------ RECORDS SHOWN ------

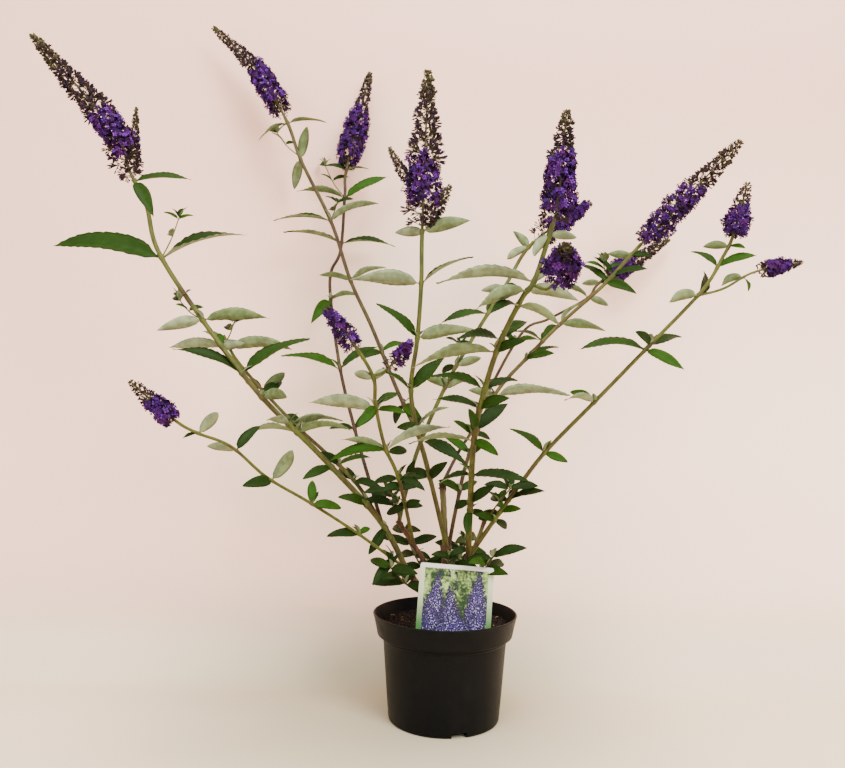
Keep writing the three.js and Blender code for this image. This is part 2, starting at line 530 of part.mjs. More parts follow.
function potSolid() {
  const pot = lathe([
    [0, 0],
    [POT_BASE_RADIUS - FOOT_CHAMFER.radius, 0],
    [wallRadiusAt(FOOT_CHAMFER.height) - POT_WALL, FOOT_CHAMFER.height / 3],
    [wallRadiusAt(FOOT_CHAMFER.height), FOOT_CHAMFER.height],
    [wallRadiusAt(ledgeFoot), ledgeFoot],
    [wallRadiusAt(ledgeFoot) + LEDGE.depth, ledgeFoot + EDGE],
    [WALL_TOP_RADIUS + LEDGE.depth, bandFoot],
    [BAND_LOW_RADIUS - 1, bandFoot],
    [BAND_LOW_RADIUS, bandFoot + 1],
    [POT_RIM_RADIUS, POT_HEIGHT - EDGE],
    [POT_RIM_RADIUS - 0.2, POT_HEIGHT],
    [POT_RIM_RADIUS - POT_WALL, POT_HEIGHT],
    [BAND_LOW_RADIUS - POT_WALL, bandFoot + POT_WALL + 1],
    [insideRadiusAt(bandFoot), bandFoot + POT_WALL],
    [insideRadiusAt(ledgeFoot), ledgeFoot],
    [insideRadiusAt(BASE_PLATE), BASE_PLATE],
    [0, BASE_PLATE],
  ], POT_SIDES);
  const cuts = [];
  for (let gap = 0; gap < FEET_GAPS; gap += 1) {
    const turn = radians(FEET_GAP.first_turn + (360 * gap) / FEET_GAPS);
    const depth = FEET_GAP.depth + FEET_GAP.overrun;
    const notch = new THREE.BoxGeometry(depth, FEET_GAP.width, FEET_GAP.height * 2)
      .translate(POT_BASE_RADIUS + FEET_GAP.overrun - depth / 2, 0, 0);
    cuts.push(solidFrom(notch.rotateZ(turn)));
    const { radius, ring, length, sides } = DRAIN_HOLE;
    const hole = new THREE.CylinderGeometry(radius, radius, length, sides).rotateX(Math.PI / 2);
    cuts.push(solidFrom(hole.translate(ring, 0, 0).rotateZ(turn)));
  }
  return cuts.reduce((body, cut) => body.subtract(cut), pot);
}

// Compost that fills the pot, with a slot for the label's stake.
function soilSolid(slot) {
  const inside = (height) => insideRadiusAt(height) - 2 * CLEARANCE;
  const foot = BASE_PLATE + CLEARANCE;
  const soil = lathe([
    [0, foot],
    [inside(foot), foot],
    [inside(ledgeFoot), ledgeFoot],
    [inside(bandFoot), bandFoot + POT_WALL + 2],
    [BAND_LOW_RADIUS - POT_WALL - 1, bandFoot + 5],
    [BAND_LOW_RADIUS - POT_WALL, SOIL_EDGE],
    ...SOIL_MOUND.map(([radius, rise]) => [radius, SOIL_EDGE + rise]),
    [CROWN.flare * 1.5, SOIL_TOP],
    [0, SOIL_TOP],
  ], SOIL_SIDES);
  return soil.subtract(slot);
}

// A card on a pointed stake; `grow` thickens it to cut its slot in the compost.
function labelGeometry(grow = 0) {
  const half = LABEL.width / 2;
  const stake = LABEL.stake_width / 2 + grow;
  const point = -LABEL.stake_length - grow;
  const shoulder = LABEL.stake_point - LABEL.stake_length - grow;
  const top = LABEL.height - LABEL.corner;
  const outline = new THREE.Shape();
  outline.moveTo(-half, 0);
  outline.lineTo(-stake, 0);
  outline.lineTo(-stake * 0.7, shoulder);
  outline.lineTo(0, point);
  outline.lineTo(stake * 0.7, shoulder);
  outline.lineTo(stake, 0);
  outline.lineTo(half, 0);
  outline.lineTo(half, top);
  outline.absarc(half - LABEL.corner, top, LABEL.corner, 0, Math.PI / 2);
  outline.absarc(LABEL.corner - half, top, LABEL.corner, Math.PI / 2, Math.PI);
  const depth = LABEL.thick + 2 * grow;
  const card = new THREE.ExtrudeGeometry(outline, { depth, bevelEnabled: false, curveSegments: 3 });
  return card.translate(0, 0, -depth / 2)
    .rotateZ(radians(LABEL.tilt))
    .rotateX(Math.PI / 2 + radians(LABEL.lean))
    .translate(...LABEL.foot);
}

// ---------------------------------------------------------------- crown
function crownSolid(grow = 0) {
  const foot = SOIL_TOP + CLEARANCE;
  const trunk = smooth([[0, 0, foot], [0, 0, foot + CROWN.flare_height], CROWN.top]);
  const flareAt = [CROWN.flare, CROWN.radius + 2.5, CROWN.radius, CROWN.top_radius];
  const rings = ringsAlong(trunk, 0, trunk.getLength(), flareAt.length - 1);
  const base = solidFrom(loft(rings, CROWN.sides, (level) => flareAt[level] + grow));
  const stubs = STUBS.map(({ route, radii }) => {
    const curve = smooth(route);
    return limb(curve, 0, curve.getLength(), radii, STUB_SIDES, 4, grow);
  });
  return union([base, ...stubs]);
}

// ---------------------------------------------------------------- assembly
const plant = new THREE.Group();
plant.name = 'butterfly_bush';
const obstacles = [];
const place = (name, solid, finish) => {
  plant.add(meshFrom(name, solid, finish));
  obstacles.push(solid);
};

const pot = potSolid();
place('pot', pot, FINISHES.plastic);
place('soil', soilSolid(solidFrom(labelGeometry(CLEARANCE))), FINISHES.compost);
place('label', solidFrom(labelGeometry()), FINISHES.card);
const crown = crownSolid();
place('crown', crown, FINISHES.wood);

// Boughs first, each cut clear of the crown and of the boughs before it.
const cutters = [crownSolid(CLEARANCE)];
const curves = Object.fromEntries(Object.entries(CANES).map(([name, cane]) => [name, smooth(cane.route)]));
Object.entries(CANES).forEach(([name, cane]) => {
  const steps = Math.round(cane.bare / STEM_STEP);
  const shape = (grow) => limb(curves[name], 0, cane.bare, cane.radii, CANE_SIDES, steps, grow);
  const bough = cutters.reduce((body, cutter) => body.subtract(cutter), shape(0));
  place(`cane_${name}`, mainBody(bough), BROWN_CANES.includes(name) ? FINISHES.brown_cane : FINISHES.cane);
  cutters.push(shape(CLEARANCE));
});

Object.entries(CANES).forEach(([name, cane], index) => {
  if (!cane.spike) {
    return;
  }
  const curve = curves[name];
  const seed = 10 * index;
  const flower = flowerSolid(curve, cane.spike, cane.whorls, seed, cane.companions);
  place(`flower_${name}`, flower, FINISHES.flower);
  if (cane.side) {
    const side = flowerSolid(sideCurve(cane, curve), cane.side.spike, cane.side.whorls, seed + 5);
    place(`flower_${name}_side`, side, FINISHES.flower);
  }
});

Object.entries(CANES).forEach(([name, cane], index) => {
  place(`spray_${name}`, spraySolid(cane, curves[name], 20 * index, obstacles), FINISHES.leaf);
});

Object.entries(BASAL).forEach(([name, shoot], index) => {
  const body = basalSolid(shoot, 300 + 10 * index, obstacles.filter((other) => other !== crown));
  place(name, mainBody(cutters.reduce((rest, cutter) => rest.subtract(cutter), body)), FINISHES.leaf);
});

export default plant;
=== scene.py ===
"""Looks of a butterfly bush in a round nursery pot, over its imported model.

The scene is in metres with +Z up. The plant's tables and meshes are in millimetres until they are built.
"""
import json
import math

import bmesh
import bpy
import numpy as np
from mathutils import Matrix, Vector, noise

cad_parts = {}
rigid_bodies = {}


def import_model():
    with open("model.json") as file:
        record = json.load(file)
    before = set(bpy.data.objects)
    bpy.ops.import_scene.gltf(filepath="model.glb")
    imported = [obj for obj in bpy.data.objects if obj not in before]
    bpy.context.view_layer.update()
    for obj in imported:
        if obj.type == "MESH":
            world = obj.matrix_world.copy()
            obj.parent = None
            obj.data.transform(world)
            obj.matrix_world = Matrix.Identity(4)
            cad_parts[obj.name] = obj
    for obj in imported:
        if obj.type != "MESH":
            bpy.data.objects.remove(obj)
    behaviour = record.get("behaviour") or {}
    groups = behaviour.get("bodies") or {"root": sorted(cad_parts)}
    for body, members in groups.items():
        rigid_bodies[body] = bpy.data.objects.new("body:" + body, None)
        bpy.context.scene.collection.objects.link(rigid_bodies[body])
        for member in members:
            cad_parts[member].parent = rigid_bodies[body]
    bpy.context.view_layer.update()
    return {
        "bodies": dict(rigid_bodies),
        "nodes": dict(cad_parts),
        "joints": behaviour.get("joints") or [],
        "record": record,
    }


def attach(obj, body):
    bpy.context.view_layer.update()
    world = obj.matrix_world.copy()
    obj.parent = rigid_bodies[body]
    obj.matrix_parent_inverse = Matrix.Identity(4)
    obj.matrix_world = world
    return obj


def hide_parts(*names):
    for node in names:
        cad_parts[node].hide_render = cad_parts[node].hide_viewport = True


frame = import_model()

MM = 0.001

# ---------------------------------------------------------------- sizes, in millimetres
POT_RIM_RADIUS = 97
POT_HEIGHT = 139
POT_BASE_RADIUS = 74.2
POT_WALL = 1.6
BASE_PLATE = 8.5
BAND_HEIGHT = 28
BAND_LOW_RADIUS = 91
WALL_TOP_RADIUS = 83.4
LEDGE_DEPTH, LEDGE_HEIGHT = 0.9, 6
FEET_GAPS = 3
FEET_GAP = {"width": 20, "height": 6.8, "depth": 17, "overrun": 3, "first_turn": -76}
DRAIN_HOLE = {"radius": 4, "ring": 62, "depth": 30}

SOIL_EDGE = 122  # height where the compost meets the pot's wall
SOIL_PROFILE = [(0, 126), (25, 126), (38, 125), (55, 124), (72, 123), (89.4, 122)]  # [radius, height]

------
------ RECORDS SHOWN ------

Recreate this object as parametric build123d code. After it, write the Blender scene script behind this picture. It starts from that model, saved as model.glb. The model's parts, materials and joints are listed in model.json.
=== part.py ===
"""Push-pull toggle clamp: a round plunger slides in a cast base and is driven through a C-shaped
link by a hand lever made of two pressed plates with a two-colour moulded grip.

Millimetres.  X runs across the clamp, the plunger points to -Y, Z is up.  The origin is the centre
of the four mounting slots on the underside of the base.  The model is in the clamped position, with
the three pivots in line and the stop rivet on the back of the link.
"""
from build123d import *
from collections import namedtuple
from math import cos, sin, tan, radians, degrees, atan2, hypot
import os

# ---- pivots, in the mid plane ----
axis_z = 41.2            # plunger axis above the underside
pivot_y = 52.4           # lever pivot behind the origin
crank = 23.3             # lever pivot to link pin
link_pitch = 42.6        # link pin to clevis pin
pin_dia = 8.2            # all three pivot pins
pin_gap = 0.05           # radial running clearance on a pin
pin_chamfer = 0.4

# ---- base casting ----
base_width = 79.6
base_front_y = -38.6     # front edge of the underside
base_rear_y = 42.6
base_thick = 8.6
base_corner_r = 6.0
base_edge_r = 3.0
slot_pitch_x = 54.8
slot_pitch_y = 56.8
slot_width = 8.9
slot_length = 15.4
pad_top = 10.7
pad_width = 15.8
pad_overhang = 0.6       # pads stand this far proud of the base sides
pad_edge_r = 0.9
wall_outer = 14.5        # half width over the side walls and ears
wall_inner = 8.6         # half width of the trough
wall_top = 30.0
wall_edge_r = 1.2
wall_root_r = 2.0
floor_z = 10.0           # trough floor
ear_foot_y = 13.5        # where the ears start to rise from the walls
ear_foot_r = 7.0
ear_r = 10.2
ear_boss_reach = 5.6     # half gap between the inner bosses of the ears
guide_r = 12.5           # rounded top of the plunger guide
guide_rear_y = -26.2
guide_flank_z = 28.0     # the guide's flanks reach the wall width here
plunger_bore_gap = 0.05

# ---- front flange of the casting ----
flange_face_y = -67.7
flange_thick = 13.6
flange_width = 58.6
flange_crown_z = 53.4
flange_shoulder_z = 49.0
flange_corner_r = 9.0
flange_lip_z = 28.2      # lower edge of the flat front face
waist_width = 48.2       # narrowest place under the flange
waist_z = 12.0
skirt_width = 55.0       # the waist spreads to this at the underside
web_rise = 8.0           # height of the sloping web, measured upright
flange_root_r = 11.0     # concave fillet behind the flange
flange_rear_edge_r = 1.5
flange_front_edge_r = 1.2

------
------ RECORDS SHOWN ------

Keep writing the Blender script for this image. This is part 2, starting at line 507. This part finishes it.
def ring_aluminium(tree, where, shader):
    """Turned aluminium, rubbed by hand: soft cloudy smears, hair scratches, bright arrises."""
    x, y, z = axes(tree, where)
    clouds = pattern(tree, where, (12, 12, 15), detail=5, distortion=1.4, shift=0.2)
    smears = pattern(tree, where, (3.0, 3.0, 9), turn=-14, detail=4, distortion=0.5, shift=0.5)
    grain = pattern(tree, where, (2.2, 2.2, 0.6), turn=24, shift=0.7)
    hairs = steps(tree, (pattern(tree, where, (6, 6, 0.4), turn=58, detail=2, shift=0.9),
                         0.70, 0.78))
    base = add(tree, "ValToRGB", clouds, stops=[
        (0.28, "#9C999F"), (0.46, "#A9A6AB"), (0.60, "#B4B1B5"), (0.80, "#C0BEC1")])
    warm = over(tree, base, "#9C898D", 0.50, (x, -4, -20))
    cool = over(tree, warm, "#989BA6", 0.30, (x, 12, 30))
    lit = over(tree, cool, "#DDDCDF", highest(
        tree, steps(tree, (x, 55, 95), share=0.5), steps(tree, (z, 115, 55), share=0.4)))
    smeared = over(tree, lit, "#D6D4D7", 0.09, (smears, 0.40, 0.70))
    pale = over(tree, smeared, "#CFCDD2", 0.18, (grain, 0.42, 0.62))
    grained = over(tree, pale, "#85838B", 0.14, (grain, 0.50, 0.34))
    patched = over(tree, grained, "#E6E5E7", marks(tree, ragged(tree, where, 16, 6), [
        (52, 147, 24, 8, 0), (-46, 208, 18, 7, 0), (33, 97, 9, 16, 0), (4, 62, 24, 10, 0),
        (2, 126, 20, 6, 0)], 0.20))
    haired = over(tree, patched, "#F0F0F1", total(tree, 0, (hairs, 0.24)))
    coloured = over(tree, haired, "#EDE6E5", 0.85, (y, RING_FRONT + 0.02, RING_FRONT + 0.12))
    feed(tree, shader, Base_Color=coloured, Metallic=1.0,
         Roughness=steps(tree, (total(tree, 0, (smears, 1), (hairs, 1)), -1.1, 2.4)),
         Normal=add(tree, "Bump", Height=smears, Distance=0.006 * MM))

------

TASK DETAILS:
Repeat exactly the lines from the one containing "Object.entries(BASAL).forEach(([name, shoot], index)" to the one containing "record = json.load(file)", both lines included, and nothing else.

SOLUTION FOR THIS EXERCISE:
Object.entries(BASAL).forEach(([name, shoot], index) => {
  const body = basalSolid(shoot, 300 + 10 * index, obstacles.filter((other) => other !== crown));
  place(name, mainBody(cutters.reduce((rest, cutter) => rest.subtract(cutter), body)), FINISHES.leaf);
});

export default plant;
=== scene.py ===
"""Looks of a butterfly bush in a round nursery pot, over its imported model.

The scene is in metres with +Z up. The plant's tables and meshes are in millimetres until they are built.
"""
import json
import math

import bmesh
import bpy
import numpy as np
from mathutils import Matrix, Vector, noise

cad_parts = {}
rigid_bodies = {}


def import_model():
    with open("model.json") as file:
        record = json.load(file)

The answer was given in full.